Les infrastructures urbaines
Le colonel Joffre s’attacha également à doter la ville d’un certain nombre de bâtiments destinés à assurer la sécurité et la santé. Jusqu’à 1901, la prison civile était installée approximativement à l’emplacement de l’ancien établissement d’Auximad. En juillet 1901, l’entrepreneur chinois Chamming’s construisit, pour la somme de 95 000 francs (37 000 euros), la prison civile que nous connaissons, construite sur le plateau d’Antsirane entre la ville européenne et le nouveau quartier malgache (Tanambao). Prévu pour abriter 55 prisonniers, le nouveau bâtiment comprenait « deux prisons pour indigènes (de 18 places chacune), une prison pour Européens (6 places), quatre cellules pour prévenus, quatre cellules de correction et une prison pour femmes (5 places) ». Il va sans dire que les militaires condamnés « bénéficiaient » de la prison militaire ce qui explique la disproportion des places prévues pour les « indigènes » et les européens !

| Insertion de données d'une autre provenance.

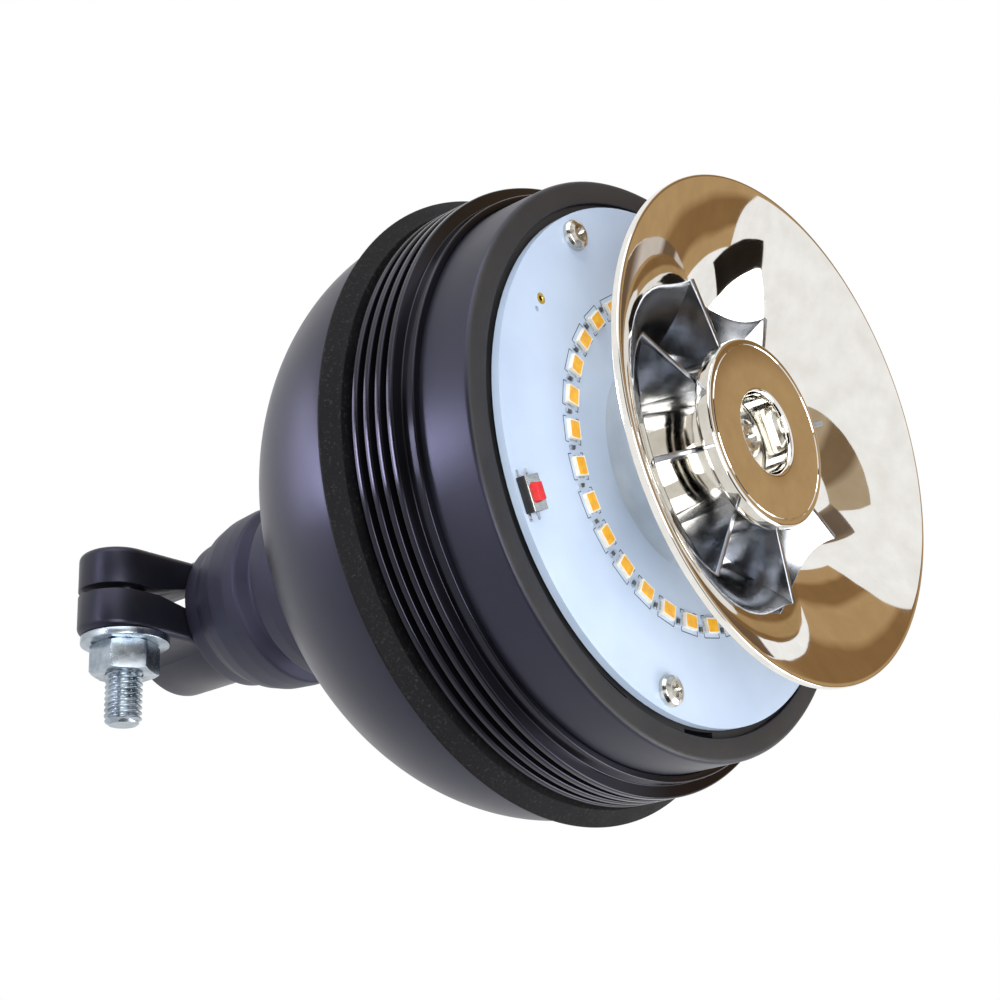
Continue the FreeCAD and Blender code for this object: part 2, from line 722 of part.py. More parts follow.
def make_lamp_housing():
    skirt = "(shell_radius - shell_wall - skirt_gap)"
    flange = "(shell_radius + flange_lap)"
    wall_in = f"({BARREL} - barrel_wall)"
    ledge = f"({LIP_TOP} - ledge_drop)"
    ledge_in = f"({LIP_INNER} - ledge_width)"
    floor_in = f"({skirt} - floor_width)"
    barrel = turned("HousingBarrel", [
        (floor_in, HOUSING_FLOOR), (skirt, HOUSING_FLOOR), (skirt, SHELL_RIM), (flange, SHELL_RIM),
        (flange, FLANGE_TOP), (BARREL, FLANGE_TOP),
        (BARREL, f"{LIP_TOP} - lip_round", "lip_round", 1), (f"{BARREL} - lip_round", LIP_TOP),
        (LIP_INNER, LIP_TOP), (LIP_INNER, ledge), (ledge_in, ledge),
        (ledge_in, f"{ledge} - ledge_thickness"),
        (wall_in, f"{ledge} - ledge_thickness - barrel_wall"),
        (wall_in, f"{HOUSING_FLOOR} + floor_thickness"),
        (floor_in, f"{HOUSING_FLOOR} + floor_thickness"),
    ])
    boss = cylinder("board_boss_radius", "board_boss_height", BOARD_SCREW_RING, "0",
                    f"{BOARD_UNDER} - board_boss_height")
    pilot = cylinder("board_screw_radius + screw_gap", "board_boss_height", BOARD_SCREW_RING, "0",
                     f"{BOARD_UNDER} - board_boss_height")
    screw_hole = cylinder("housing_screw_radius + screw_gap", "floor_thickness", SHELL_BOSS_RING, "0",
                          HOUSING_FLOOR)
    notch = (f"{BOARD_RADIUS} + notch_gap", LIP_INNER, f"{ledge} - ledge_thickness", "ledge_thickness")
    middle = "(board_screw_middle + board_screw_half_angle)"
    notches = [sector(*notch, "notch_angle", f"({middle} {sign} notch_offset)") for sign in "+-"]
    notches.append(sector(*notch, "wide_notch_angle", "wide_notch_middle"))
    whole = fuse(barrel, ring("BoardBosses", boss, board_screw_angles()))
    node("lamp_housing", cut(whole, *notches, ring("BoardPilots", pilot, board_screw_angles()),
                             ring("FloorHoles", screw_hole, housing_screw_angles())))
    head_seat = f"({HOUSING_FLOOR} + floor_thickness)"
    one = screw("HousingScrew", "housing_screw_radius", "housing_screw_head", "housing_screw_head_height",
                "housing_screw_length", head_seat)
    node("housing_screws", ring("housing_screws", moved("HousingScrewAway", one, SHELL_BOSS_RING),
                                housing_screw_angles()))


# ---- LED board and what is on it ----

def led_angles():
    count = int(number("led_count"))
    return [number("led_angle") + 360 / count * i for i in range(count)]


def make_board():
    disc = cylinder(BOARD_RADIUS, "board_thickness", z=BOARD_UNDER)
    centre = cylinder("reflector_screw_radius + reflector_hole_gap", "board_thickness", z=BOARD_UNDER)
    screw_hole = cylinder("board_screw_radius + screw_gap", "board_thickness", BOARD_SCREW_RING, "0",
                          BOARD_UNDER)
    pad_hole = cylinder("pad_hole", "board_thickness", f"{PAD_RING} * cos(pad_angle)",
                        f"{PAD_RING} * sin(pad_angle)", BOARD_UNDER)
    peg_hole = cylinder("peg_hole", "board_thickness", f"{PAD_RING} * cos(peg_angle)",
                        f"{PAD_RING} * sin(peg_angle)", BOARD_UNDER)
    node("led_board", cut(disc, centre, pad_hole, peg_hole,
                          ring("BoardScrewHoles", screw_hole, board_screw_angles())))

    one = screw("BoardScrew", "board_screw_radius", "board_screw_head", "board_screw_head_height",
                "board_screw_length", BOARD_TOP)
    node("board_screws", ring("board_screws", moved("BoardScrewAway", one, BOARD_SCREW_RING),
                              board_screw_angles()))

    block = box("led_wide", "led_long", "led_height", "led_ring - led_wide / 2", "-led_long / 2", BOARD_TOP)
    window = ("led_wide - 2 * led_wall", "led_long - 2 * led_wall", "led_window_depth",
              "led_ring - led_wide / 2 + led_wall", "-led_long / 2 + led_wall",
              f"{BOARD_TOP} + led_height - led_window_depth")
    package = cut(block, box(*window))
    node("led_packages", ring("led_packages", package, led_angles()))
    node("led_phosphors", ring("led_phosphors", box(*window), led_angles()))


def make_switch():
    inner_edge = f"({SWITCH_RING} - switch_wide / 2)"
    side = "(-switch_long / 2)"
    body = box("switch_wide", "switch_long", "switch_height", inner_edge, side, BOARD_TOP)
    wide = "(button_wide + 2 * button_flange)"
    long = "(button_long + 2 * button_flange)"
    depth = "(button_root + button_travel + button_gap)"
    well = box(f"{wide} + 2 * button_gap", f"{long} + 2 * button_gap", depth,
               f"{SWITCH_RING} - {wide} / 2 - button_gap", f"-{long} / 2 - button_gap",
               f"{SWITCH_TOP} - {depth}")
    node("switch_body", turn_to(cut(body, well), "switch_angle"))

    lid = box("switch_wide", "switch_long", "cover_thickness", inner_edge, side, SWITCH_TOP)
    window = box("button_wide + 2 * button_gap", "button_long + 2 * button_gap", "cover_thickness",
                 f"{SWITCH_RING} - button_wide / 2 - button_gap", "-button_long / 2 - button_gap",
                 SWITCH_TOP)
    node("switch_cover", turn_to(cut(lid, window), "switch_angle"))

    key = box("button_wide", "button_long", "button_root + cover_thickness + button_rise",
              f"{SWITCH_RING} - button_wide / 2", "-button_long / 2", f"{SWITCH_TOP} - button_root")
    foot = box(wide, long, "button_root", f"{SWITCH_RING} - {wide} / 2", f"-{long} / 2",
               f"{SWITCH_TOP} - button_root")
    node("mode_button", turn_to(fuse(key, foot), "switch_angle"))


# ---- reflector and its fixing ----

def make_reflector():
    bt = BOARD_TOP
    under_bow = "(reflector_bow - reflector_wall)"
    top = f"({bt} + hub_height)"
    flange = f"({top} - hub_flange_height)"
    floor = f"({bt} + hub_floor)"
    tube = "(hub_hole + hub_tube_wall)"
    hole = "(reflector_screw_radius + reflector_hole_gap)"
    horn = turned("ReflectorHorn", [
        ("foot_radius", bt, under_bow, -1),
        (f"{REFLECTOR_RIM} - rim_chamfer", f"{bt} + reflector_height - reflector_wall"),
        (REFLECTOR_RIM, f"{bt} + reflector_height - reflector_wall + rim_chamfer"),
        (REFLECTOR_RIM, f"{bt} + reflector_height"),
        (f"{REFLECTOR_RIM} - rim_land", f"{bt} + reflector_height", "reflector_bow", 1),
        ("bowl_floor_radius", f"{bt} + reflector_wall"), ("hub_foot_radius", f"{bt} + reflector_wall"),
        ("hub_radius", flange), ("hub_flange_radius - hub_edge", flange, "hub_edge", 1),
        ("hub_flange_radius", f"{flange} + hub_edge"),
        ("hub_flange_radius", f"{top} - hub_edge", "hub_edge", 1),
        ("hub_flange_radius - hub_edge", top), ("hub_hole + hub_edge", top, "hub_edge", 1),
        ("hub_hole", f"{top} - hub_edge"), ("hub_hole", floor), (hole, floor),
        (hole, f"{floor} - hub_floor_thickness"), (tube, f"{floor} - hub_floor_thickness"),
        (tube, f"{top} - hub_wall"), ("hub_radius - hub_wall", f"{top} - hub_wall"),
        ("hub_foot_radius - hub_wall", bt),
    ])
    gusset = plate("Gusset", "XZ", [
        ("hub_radius - hub_wall / 2", f"{bt} + gusset_top"),
        ("hub_foot_radius - hub_wall / 2", f"{bt} + reflector_wall / 2"),
        ("bowl_floor_radius + reflector_wall / 2", f"{bt} + reflector_wall / 2",
         "reflector_bow - reflector_wall / 2", -1),
        ("gusset_tip_radius", f"{bt} + gusset_tip_height - reflector_wall / 2"),
        ("gusset_tip_radius - reflector_wall / 2", f"{bt} + gusset_tip_height"),
    ], "rib_plate", symmetric=True)
    count = int(number("gusset_count"))
    angles = [number("gusset_angle") + 360 / count * i for i in range(count)]
    node("reflector", fuse(horn, ring("Gussets", gusset, angles)))

    washer_top = f"({floor} + reflector_washer_thickness)"
    node("reflector_washer", turned("reflector_washer", [
        (hole, floor), ("reflector_washer_radius", floor), ("reflector_washer_radius", washer_top),
        (hole, washer_top),
    ]))
    end = f"({BOARD_UNDER} - reflector_nut_height - reflector_screw_spare)"
    node("reflector_screw", screw("ReflectorScrew", "reflector_screw_radius", "reflector_screw_head",
                                  "reflector_screw_head_height", f"({washer_top} - {end})", washer_top))
    nut_base = f"({BOARD_UNDER} - reflector_nut_height)"
    nut = hexagon("reflector_nut_flats", "reflector_nut_height", z=nut_base)
    bore = cylinder("reflector_screw_radius + screw_gap", "reflector_nut_height", z=nut_base)
    node("reflector_nut", cut(nut, bore))


def make_driver_parts():
    can = cylinder("capacitor_radius", "capacitor_height", "capacitor_ring * cos(capacitor_angle)",
                   "capacitor_ring * sin(capacitor_angle)", f"{BOARD_UNDER} - capacitor_height")
    node("driver_capacitor", can)
    x, y = "capacitor_ring * cos(coil_angle)", "capacitor_ring * sin(coil_angle)"
    base = f"({BOARD_UNDER} - coil_height)"
    core = cylinder("coil_radius", "coil_height", x, y, base)
    winding = cut(cylinder("coil_radius", "coil_height * 0.6", x, y, f"{base} + coil_height * 0.2"),
                  cylinder("coil_radius * 0.85", "coil_height * 0.6", x, y, f"{base} + coil_height * 0.2"))
    node("driver_coil", cut(core, winding))


make_pole_clamp()
make_bolt_set()
make_contacts()
make_neck()
make_lower_shell()
make_sealing_band()
make_ribbed_collar()
make_lamp_housing()
make_board()
make_switch()
make_reflector()
make_driver_parts()

doc.recompute()
failed = [o.Name for o in doc.Objects if "Invalid" in o.State or "Error" in o.State]
if failed:
    raise RuntimeError(f"objects that failed: {failed}")
for name, made in nodes.items():
    if made.Shape.isNull() or not made.Shape.isValid() or not made.Shape.Solids:
        raise RuntimeError(f"{name} has no valid shape")

os.makedirs("parts", exist_ok=True)
for name, made in nodes.items():
    made.Shape.exportStep(f"parts/{name}.step")
    bounds = made.Shape.BoundBox
    print(f"{name}: {len(made.Shape.Solids)} solids, {made.Shape.Volume:.1f} mm3, "
          f"Z {bounds.ZMin:.2f} to {bounds.ZMax:.2f}")
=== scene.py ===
import math

import bmesh
import bpy
from mathutils import Matrix, Vector


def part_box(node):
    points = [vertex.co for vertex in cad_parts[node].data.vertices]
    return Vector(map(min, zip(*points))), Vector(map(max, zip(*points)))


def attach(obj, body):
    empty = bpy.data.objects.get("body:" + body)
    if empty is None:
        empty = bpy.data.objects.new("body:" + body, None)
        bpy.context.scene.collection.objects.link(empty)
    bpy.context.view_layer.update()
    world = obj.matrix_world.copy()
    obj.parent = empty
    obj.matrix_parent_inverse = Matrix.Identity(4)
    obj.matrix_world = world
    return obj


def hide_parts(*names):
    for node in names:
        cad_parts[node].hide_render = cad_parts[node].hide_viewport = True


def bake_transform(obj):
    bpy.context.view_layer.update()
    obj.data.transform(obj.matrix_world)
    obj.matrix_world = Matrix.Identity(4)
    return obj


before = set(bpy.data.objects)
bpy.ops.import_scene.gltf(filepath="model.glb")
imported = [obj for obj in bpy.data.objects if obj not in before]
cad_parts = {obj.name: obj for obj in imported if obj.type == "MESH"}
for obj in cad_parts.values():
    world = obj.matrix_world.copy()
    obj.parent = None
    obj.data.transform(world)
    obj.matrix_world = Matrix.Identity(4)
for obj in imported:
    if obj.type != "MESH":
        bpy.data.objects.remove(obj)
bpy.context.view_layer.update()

# A pole-mounted beacon with its lens off. Lengths below are in millimetres until a mesh is made.

MM = 0.001
ROUND = 256                 # steps round a turned piece

# levels along the axis
SEAT = 66.0                 # top of the neck, seat of the lower shell
SHELL_MIDDLE = 108.2        # where the lower shell turns straight
SHELL_RIM = 111.5
FLANGE_TOP = 112.7
BAND_TOP = 115.8
COLLAR_TOP = 130.5
LIP_TOP = 141.6
LEDGE = 140.4
BOARD_TOP = 143.0

# radii
SHELL_RADIUS = 59.8
SHELL_DROP = 44.1
SHELL_WALL = 2.6
SKIRT_INNER = 42.6
STUB_HOLE = 8.2             # in the bowl's floor
FLANGE_EDGE = 60.2
BAND_FOOT = 62.2            # sealing band, at its foot and at its top
BAND_SHOULDER = 60.0
RIB_ROOT = 57.0
RIB_CREST = 59.4
BARREL = 55.5
LIP_INNER = 50.9
LEDGE_INNER = 47.0
BOARD_EDGE = 49.5
LED_RING = 30.8
SCREW_RING = 45.6
SWITCH_RING = 47.0

# directions round the axis, in degrees, and how many LEDs stand in the ring
LED_COUNT = 30
LED_FIRST = 10.45
SCREW_ANGLES = (216.6, 349.3, 102.95)
SWITCH_ANGLE = 292.0
SWITCH_NOTCH = 298.5        # the ledge's cut-out at the switch

# ribs of the collar
RIB_COUNT = 4
RIB_PITCH = 2.75
RIB_HALF = 0.85
FIRST_RIB = 2.95            # middle of the first rib above the band

# clamp bolt, M8
BOLT_Y = -25.6
BOLT_Z = 13.25
BOLT_CREST = 4.0
BOLT_ROOT = 3.4
BOLT_PITCH = 1.25
BOLT_END = 28.0
HEX_FLATS = 13.0

# studio
HEAD_MIDDLE = 130.0         # level that the painted cards face
CARD_DISTANCE = 1500.0
LAMP_AIM = (0, 0, 110)


# ---------------------------------------------------------------- materials

def colour(hex_code):
    """An sRGB hex code as the linear opaque colour that a shader takes."""
    parts = [int(hex_code[i:i + 2], 16) / 255 for i in (1, 3, 5)]
    linear = [c / 12.92 if c <= 0.04045 else ((c + 0.055) / 1.055) ** 2.4 for c in parts]
    return (*linear, 1.0)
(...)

En ce qui concerne les constructions des services de santé, 1901 vit la fin des travaux d’aménagement du lazaret de Nosy-Koba qui était réservé aux passagers maritimes en quarantaine en période d’épidémie… ce qui arriva justement cette année là avec une épidémie de variole qui bloqua le trafic du port. Pour soigner les malades de Diego Suarez, il n’existait, jusqu’en 1900 que l’hôpital de Cap Diego et un petit hôpital civil à Antsirane. Avec l’afflux de militaires il fallut multiplier le nombre de lits : plusieurs bâtiments furent construits en 1900 à Sakaramy, à Ankorika, au Camp d’Ambre et à Cap Diego. Mais l’hôpital de Cap Diego étant encore insuffisant malgré les agrandissements dont il avait bénéficié en 1900, la construction d’un nouvel hôpital de 300 lits à Antsirane fut décidée. (Il avait été question d’Orangea et de Cap Diego mais la présence d’une population civile de plus en plus importante décida du choix de la pointe du Corail pour le nouvel hôpital.) Ces réalisations exigeaient cependant que l’on trouve les terrains nécessaires dans une ville qui s’était développée anarchiquement, sans plan directeur. Aussi, le 10 septembre 1901, parut un arrêté « fixant les limites de la commune de Diego Suarez et portant affectation des terrains domaniaux compris dans ces limites », arrêté ayant pour but d’éviter les « contestations » et les « difficultés » en « affectant à chaque service les terrains nécessaires à son fonctionnement ».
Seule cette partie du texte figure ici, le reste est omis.